▶ WHAT YOU SHOULD DO
Find each line holding the word "bodies" and give the number of such lines, nothing else.

▶ RECORDED DATA
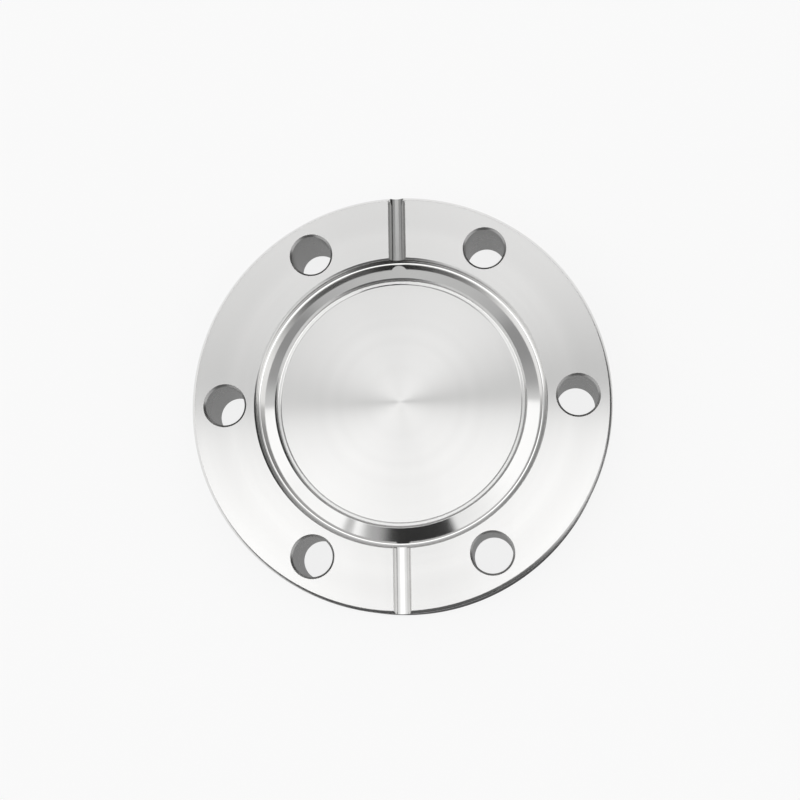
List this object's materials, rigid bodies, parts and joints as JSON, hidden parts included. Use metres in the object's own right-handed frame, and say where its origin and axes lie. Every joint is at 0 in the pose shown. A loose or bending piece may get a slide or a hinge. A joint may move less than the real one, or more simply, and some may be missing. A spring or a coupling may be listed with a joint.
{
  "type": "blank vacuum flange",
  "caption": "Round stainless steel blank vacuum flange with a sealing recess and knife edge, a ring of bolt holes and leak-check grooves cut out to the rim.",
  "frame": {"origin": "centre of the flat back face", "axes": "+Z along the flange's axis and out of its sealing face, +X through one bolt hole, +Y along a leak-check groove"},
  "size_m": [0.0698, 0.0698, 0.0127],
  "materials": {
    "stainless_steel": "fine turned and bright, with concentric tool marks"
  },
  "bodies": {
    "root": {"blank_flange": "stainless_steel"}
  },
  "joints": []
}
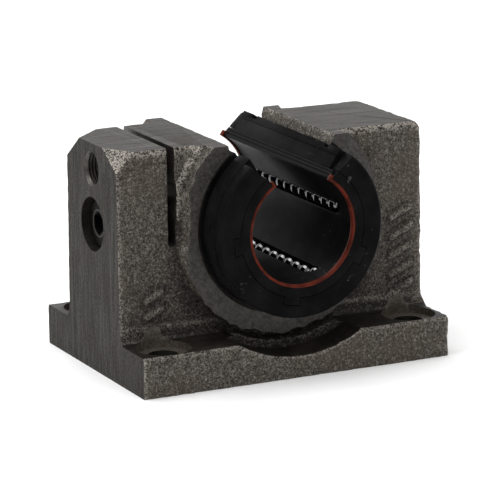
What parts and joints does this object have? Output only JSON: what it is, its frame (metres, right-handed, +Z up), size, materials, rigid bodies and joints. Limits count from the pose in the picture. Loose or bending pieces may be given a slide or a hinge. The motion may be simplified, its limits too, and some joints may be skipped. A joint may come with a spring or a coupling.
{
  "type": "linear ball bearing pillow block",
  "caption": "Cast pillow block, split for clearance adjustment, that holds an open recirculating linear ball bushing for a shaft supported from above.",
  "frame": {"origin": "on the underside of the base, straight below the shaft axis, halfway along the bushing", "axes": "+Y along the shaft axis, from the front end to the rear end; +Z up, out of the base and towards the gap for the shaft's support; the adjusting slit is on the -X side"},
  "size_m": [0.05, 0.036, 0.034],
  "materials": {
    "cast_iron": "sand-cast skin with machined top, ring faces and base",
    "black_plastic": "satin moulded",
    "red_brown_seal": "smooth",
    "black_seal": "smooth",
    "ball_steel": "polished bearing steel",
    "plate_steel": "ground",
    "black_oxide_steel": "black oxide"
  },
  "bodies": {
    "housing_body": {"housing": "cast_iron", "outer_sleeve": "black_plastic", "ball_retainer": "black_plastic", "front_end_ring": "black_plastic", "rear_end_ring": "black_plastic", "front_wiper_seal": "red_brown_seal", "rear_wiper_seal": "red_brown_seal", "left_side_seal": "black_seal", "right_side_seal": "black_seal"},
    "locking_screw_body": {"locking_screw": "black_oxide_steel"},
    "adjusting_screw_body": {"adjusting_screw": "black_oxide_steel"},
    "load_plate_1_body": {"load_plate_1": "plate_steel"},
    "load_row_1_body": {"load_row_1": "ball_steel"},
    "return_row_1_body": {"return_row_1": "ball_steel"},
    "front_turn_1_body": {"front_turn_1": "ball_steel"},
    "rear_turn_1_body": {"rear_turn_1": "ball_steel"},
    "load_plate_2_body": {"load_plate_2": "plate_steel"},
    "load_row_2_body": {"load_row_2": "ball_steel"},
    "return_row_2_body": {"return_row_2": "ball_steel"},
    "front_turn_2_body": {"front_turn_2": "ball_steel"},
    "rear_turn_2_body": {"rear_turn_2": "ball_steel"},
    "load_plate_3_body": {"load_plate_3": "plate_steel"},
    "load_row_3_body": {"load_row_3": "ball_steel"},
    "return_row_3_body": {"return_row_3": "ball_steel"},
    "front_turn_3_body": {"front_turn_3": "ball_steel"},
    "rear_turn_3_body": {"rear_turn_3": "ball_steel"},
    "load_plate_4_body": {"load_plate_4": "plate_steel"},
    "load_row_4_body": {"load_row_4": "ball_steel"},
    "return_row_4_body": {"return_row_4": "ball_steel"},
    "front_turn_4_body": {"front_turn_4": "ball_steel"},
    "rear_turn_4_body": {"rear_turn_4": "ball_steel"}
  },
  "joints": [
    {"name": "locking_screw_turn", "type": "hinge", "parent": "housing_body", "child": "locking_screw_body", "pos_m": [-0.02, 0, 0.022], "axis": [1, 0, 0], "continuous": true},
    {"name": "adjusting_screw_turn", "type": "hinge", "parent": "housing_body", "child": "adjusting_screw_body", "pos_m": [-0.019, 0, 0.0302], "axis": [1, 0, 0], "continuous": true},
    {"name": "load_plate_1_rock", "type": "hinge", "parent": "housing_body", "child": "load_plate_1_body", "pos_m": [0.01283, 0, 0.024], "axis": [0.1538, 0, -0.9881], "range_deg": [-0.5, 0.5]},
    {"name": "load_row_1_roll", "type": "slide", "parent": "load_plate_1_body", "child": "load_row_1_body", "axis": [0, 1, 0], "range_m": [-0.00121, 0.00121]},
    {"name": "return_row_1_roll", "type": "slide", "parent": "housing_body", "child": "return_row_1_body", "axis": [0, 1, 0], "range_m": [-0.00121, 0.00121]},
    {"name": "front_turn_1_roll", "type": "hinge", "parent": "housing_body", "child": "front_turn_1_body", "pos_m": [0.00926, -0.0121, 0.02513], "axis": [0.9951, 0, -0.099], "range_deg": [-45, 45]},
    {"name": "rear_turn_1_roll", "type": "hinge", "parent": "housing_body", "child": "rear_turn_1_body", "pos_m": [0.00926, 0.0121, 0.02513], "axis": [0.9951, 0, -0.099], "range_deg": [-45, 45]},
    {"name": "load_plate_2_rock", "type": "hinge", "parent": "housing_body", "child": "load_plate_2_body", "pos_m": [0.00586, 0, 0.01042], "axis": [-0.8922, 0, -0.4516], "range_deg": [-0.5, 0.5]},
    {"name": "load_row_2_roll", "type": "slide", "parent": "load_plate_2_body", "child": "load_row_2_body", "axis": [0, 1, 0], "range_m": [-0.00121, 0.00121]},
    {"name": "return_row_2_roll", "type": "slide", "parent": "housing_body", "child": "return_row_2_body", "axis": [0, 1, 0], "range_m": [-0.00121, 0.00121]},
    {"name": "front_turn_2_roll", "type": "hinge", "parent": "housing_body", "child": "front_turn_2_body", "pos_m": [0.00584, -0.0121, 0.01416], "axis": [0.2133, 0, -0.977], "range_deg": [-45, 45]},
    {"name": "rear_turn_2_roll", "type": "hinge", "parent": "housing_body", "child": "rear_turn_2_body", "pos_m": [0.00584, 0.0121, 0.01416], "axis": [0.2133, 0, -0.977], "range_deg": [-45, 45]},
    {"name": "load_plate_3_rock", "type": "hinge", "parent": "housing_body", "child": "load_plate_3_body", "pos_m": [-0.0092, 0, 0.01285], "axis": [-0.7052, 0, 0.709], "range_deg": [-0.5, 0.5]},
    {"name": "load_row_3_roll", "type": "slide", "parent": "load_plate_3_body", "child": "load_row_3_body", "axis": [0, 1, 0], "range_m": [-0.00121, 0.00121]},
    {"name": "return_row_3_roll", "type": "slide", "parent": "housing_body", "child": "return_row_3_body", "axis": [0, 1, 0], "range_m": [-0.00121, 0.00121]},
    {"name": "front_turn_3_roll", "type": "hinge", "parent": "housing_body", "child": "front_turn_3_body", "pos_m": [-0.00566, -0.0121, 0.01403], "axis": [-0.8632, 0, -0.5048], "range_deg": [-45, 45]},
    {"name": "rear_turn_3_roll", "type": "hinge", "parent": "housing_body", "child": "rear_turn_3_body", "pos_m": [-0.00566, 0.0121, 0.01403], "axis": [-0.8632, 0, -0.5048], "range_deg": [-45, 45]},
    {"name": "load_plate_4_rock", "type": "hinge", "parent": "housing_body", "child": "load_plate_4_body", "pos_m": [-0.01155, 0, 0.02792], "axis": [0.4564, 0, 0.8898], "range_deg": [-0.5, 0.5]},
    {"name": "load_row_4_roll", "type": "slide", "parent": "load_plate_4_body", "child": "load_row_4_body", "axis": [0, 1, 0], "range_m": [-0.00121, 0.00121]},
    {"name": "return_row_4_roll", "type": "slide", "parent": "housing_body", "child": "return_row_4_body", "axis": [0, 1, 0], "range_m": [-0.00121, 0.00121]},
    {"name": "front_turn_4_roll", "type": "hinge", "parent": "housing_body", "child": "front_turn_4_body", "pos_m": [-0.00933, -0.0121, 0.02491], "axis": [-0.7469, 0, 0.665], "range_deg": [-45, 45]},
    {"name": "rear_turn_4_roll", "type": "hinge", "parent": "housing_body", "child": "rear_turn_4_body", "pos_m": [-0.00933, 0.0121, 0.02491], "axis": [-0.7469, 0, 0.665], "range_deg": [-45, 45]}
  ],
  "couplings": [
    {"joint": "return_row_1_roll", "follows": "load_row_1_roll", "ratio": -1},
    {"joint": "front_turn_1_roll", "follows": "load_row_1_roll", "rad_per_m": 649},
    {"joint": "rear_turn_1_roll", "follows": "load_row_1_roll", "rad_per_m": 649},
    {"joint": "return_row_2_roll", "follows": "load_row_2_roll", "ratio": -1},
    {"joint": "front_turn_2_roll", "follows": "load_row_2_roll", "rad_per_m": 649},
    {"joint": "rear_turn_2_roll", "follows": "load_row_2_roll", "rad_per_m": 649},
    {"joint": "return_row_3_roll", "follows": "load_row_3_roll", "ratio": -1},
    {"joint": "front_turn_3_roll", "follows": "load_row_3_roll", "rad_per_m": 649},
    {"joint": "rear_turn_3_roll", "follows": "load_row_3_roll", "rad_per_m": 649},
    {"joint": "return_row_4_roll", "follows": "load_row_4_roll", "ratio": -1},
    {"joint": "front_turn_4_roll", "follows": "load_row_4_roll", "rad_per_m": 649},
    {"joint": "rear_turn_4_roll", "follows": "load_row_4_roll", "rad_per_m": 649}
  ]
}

▶ FINAL RESULT
4